→ **Problem to work on**
Identify the lines containing the word "scene". Copy each one.

------------------------------

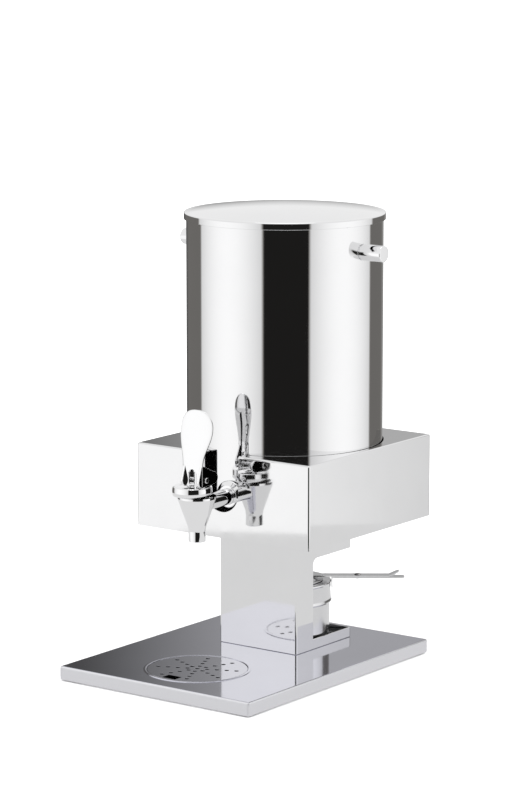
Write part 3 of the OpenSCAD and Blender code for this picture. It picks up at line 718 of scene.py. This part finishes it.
ring_lo, ring_hi = lo("burner_ring"), hi("burner_ring")
ring_r = (ring_hi.x - ring_lo.x) / 2
FLAME_R = 30
ring = lathe("burner_ring_skin", rounded([
    (can_r, ring_lo.z, 0.3), (ring_r - 0.6, ring_lo.z, 0.6), (ring_r, ring_lo.z + 1.6, 0.9),
    (ring_r - 0.9, ring_lo.z + 4, 1.2), (ring_r - 1.35, ring_lo.z + 11), (ring_r - 1.35, ring_hi.z - 3, 0.6),
    (ring_r - 0.75, ring_hi.z - 1.6, 0.5), (ring_r - 1.3, ring_hi.z, 0.7), (FLAME_R, ring_hi.z, 0.5),
    (FLAME_R, ring_hi.z - 1.6), (FLAME_R + 1, ring_hi.z - 1.6), (FLAME_R + 1, ring_hi.z - 1),
    (can_r - 0.2, ring_hi.z - 1), (can_r, ring_hi.z - 2)], 6), 128, (0, burner_y, 0))
finish_piece(ring, "burner", "burner_steel", rolled, "burner_ring")

cover_lo, cover_hi = lo("burner_cover"), hi("burner_cover")
cover_r = (cover_hi.x - cover_lo.x) / 2
cover = lathe("burner_cover_skin", rounded([
    (0, cover_hi.z - 1.2), (27.6, cover_hi.z - 1.2, 3), (33.6, cover_lo.z, 3), (cover_r, cover_lo.z, 0.4),
    (cover_r, cover_lo.z + 1.2, 0.5), (34, cover_lo.z + 1.2, 3), (28, cover_hi.z, 3), (0, cover_hi.z)], 6),
    128, (0, burner_y, 0))
finish_piece(cover, "cover", "burner_steel", rolled, "burner_cover")

rivet_at = mid("pivot_rivet")
along = math.atan2(rivet_at.y - burner_y, rivet_at.x)
handle_frame = Matrix.Translation((0, burner_y, 0)) @ Matrix.Rotation(along, 4, "Z")
on_edge = Matrix(((1, 0, 0, 0), (0, 0, 1, 0), (0, 1, 0, 0), (0, 0, 0, 1)))
STRIP_W, STRIP_T = 12, 1.4
strip_z = hi("burner_handle").z - STRIP_T
handle_end = (hi("burner_handle").x - math.sin(along) * STRIP_W / 2) / math.cos(along)
tab_r = ring_r - 0.7


def strip(name, path, width, thickness, tip):
    """A flat strip bent along (distance, height) points of its underside, with rounded ends at the tip."""
    bm = bmesh.new()
    rows = []
    end = path[-1][0]
    dense = []
    for (x0, z0), (x1, z1) in zip(path, path[1:]):
        count = max(1, int(abs(x1 - x0) / 2.0))
        dense += [(x0 + (x1 - x0) * k / count, z0 + (z1 - z0) * k / count) for k in range(count)]
    dense.append(path[-1])
    fine = [p for p in dense if end - p[0] > tip]
    fine += [(end - tip + tip * math.sin(math.radians(a)), None) for a in (0, 25, 45, 62, 76, 86)]

    def height(x):
        for (x0, z0), (x1, z1) in zip(path, path[1:]):
            if x <= x1 + 1e-9:
                return z0 + (z1 - z0) * (x - x0) / max(1e-9, x1 - x0)
        return path[-1][1]
    for x, z in fine:
        z = height(x) if z is None else z
        t = (x - (end - tip)) / tip
        w = width / 2 * (1 if t <= 0 else 0.35 + 0.65 * math.sqrt(max(0, 1 - t * t)))
        corners = ((x, -w, z), (x, w, z), (x, w, z + thickness), (x, -w, z + thickness))
        rows.append([bm.verts.new(p) for p in corners])
    for a, b in zip(rows, rows[1:]):
        for k in range(4):
            bm.faces.new([a[k], a[(k + 1) % 4], b[(k + 1) % 4], b[k]])
    bm.faces.new(rows[0][::-1])
    bm.faces.new(rows[-1])
    bm.transform(Matrix.Scale(MM, 4) @ handle_frame)
    return from_bmesh(name, bm)


def drill(r, x, z):
    return lathe("cut", [(0, z - 6), (r, z - 6), (r, z + 6), (0, z + 6)], 32, handle_frame @ Vector((x, 0, 0)))


rivet_reach = math.hypot(rivet_at.x, rivet_at.y - burner_y)
handle = strip("burner_handle_skin", [(tab_r + 0.2, strip_z), (handle_end - 12, strip_z), (handle_end, strip_z)],
               STRIP_W, STRIP_T, 5)
tab = prism("part", rounded([
    (tab_r, strip_z - 10, 0.8), (tab_r + STRIP_T, strip_z - 10, 0.5), (tab_r + STRIP_T, strip_z + STRIP_T - 0.3),
    (tab_r, strip_z + STRIP_T, 1.0)], 5), -STRIP_W / 2, STRIP_W / 2, handle_frame @ on_edge)
combine(handle, [tab], "UNION")
combine(handle, [drill(2, rivet_reach, strip_z)])
soften(handle, 0.2, 2, 40)
finish_piece(handle, "burner", "burner_steel", rolled, "burner_handle")

lever_z = strip_z + STRIP_T + 0.2
bend = handle_end - 17
swing = strip("cover_lever_skin", [(18, lever_z), (bend, lever_z), (bend + 10.9, lever_z + 5)],
              STRIP_W, STRIP_T, 5)
combine(swing, [drill(2.06, rivet_reach, lever_z), drill(2, 24, cover_hi.z)])
soften(swing, 0.2, 2, 40)
finish_piece(swing, "cover", "burner_steel", rolled, "cover_lever")

pivot_rivet = lathe("pivot_rivet_skin", rounded([
    (0, strip_z - 1.2), (2.6, strip_z - 1.2, 1), (3.6, strip_z), (2, strip_z), (2, lever_z + STRIP_T),
    (3.6, lever_z + STRIP_T), (2.7, lever_z + STRIP_T + 1.4, 1), (0, lever_z + STRIP_T + 1.4)], 5),
    48, handle_frame @ Vector((rivet_reach, 0, 0)))
finish_piece(pivot_rivet, "burner", "plain_steel", scorched, "pivot_rivet")

# ---------------------------------------------------------------- CAD nodes that stay

# The burner dish and the housing floor take the darker steel too, a painted shade.
KEPT = {
    "base_stiffener": plain, "rubber_feet": rubber, "column_screws": plain, "column_nuts": plain, "burner_dish": inside,
    "housing_floor": inside, "housing_screws": plain, "housing_nuts": plain, "seat_ring": plain, "lid_ring": plain,
    "handle_screws": plain, "handle_washers": rubber, "outer_gasket": rubber, "inner_gasket": rubber,
    "shank_nut": plain, "seat_cup": silicone, "fuel_pad": fibre, "cover_rivet": scorched}
for node, material in KEPT.items():
    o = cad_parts[node]
    o.data.materials.clear()
    o.data.materials.append(material)

# ---------------------------------------------------------------- studio

TO_CAMERA = math.degrees(math.atan2(-LOOKING.x, LOOKING.y))  # from -Y towards +X


def unseen(o, **rays):
    for ray in ("camera", "diffuse", "glossy", "transmission", "volume_scatter", "shadow"):
        setattr(o, "visible_" + ray, rays.get(ray, False))


def node_material(name):
    m = bpy.data.materials.new(name)
    m.use_nodes = True
    m.node_tree.nodes.clear()
    return m, m.node_tree.nodes.new, m.node_tree.links.new


def level(value):
    return (value, value, value, 1)


# A plain studio that only reflections see: two softboxes with a dark flag between them, a dim wall at
# the sides, a graded backdrop and a pale ceiling. Angles are in degrees from the camera's side of the
# object, turning towards +X.
SOFTBOXES = ((-110, -23), (25, 112))
BOX_MIDDLE, BOX_EDGE = 1.1, 0.7
FLAG, DIM_WALL, CEILING, PALE_FLOOR = 0.012, 0.15, 0.9, 0.78
BACKDROP_LEFT, BACKDROP_RIGHT = 0.06, 0.45
SOFT_EDGE = 3
# Where the dark between the softboxes turns into the side walls, and those into the backdrop.
FLAG_TO_SIDES, SIDES_TO_BACK, BACKDROP_TURN = (60, 100), (145, 165), (0, 20)
WARM = (1.04, 1.0, 0.95)
WALL_R, WALL_TOP, CEILING_FROM, CEILING_TO = 0.8, 3.0, 0.45, 0.6


def smooth(x, start, end):
    """Goes from 0 at start to 1 at end."""
    return min(1, max(0, (x - start) / (end - start)))


def mix(a, b, share):
    return a * (1 - share) + b * share


def softboxes(angle, behind):
    """The brightness of the softboxes, which fade out softly into what lies behind them."""
    for start, end in SOFTBOXES:
        inside = min(angle - start, end - angle)
        if inside > 0:
            off_middle = 1 - 2 * inside / (end - start)
            return mix(behind, mix(BOX_MIDDLE, BOX_EDGE, off_middle ** 2), smooth(inside, 0, SOFT_EDGE))
    return behind


def wall_colour(angle, height):
    left_of_back = (angle + 360) % 360 - 180
    backdrop = mix(BACKDROP_RIGHT, BACKDROP_LEFT, smooth(left_of_back, *BACKDROP_TURN))
    back = smooth(abs(angle), *SIDES_TO_BACK)
    dark = mix(FLAG, mix(DIM_WALL, backdrop, back), smooth(abs(angle), *FLAG_TO_SIDES))
    value = softboxes(angle, dark)
    up = smooth(height, CEILING_FROM, CEILING_TO)
    warm = smooth(value, 0.5, 0.3) * (1 - back) * (1 - up)
    value = mix(value, CEILING, up)
    return (*[value * (1 + (c - 1) * warm) for c in WARM], 1)


def lit(name, bm, colour):
    """A piece of the studio that only reflections see; colour gives each corner's brightness."""
    o = from_bmesh(name, bm)
    colours = o.data.color_attributes.new("light", "FLOAT_COLOR", "POINT")
    for i, v in enumerate(o.data.vertices):
        colours.data[i].color = colour(v.co)
    m, add, link = node_material(name)
    out, light = add("ShaderNodeOutputMaterial"), add("ShaderNodeEmission")
    link(light.outputs[0], out.inputs[0])
    attribute = add("ShaderNodeAttribute")
    attribute.attribute_name = "light"
    link(attribute.outputs["Color"], light.inputs["Color"])
    o.data.materials.append(m)
    unseen(o, glossy=True)
    return o


def turn_of(co):
    """The angle of a place round an upright axis, from the camera's side."""
    return (math.degrees(math.atan2(co.x, -co.y)) - TO_CAMERA + 180) % 360 - 180


def grid(rows):
    """Faces between rows of points, each row closed on itself."""
    bm = bmesh.new()
    rows = [[bm.verts.new(p) for p in row] for row in rows]
    for a, b in zip(rows, rows[1:]):
        for k in range(len(a)):
            j = (k + 1) % len(a)
            bm.faces.new([a[k], a[j], b[j], b[k]])
    return bm


def circle_of(r, z, steps=360):
    return [(r * math.sin(2 * math.pi * k / steps), -r * math.cos(2 * math.pi * k / steps), z) for k in range(steps)]


WALL_FOOT, CARD_UP, CARD_HOLE = 0.0003, 0.0004, 0.02
heights = (WALL_FOOT, CEILING_FROM, CEILING_TO, WALL_TOP)
wall = lit("studio_wall", grid([circle_of(WALL_R, z) for z in heights]), lambda co: wall_colour(turn_of(co), co.z))
wall.location = (0, axis_y * MM, 0)
card = lit("floor_card", grid([circle_of(r, CARD_UP) for r in (CARD_HOLE, WALL_R)]), lambda co: level(PALE_FLOOR))
card.location = (0, axis_y * MM, 0)

bm = bmesh.new()
bmesh.ops.create_circle(bm, cap_ends=True, radius=60, segments=96)
floor = from_bmesh("floor", bm)
m, add, link = node_material("floor")
out, paint = add("ShaderNodeOutputMaterial"), add("ShaderNodeBsdfDiffuse")
link(paint.outputs[0], out.inputs[0])
grain = add("ShaderNodeTexNoise")
grain.inputs["Scale"].default_value = 3
ramp = add("ShaderNodeValToRGB")
ramp.color_ramp.elements[0].color, ramp.color_ramp.elements[1].color = level(0.90), level(0.92)
link(grain.outputs[0], ramp.inputs[0])
link(ramp.outputs[0], paint.inputs["Color"])
floor.data.materials.append(m)

world = bpy.data.worlds.new("world")
scene.world = world
world.use_nodes = True
world.node_tree.nodes["Background"].inputs["Color"].default_value = (1, 1, 1, 1)
world.node_tree.nodes["Background"].inputs["Strength"].default_value = 1.8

------------------------------

→ **Correct result**
Write part 3 of the OpenSCAD and Blender code for this picture. It picks up at line 718 of scene.py. This part finishes it.
scene.world = world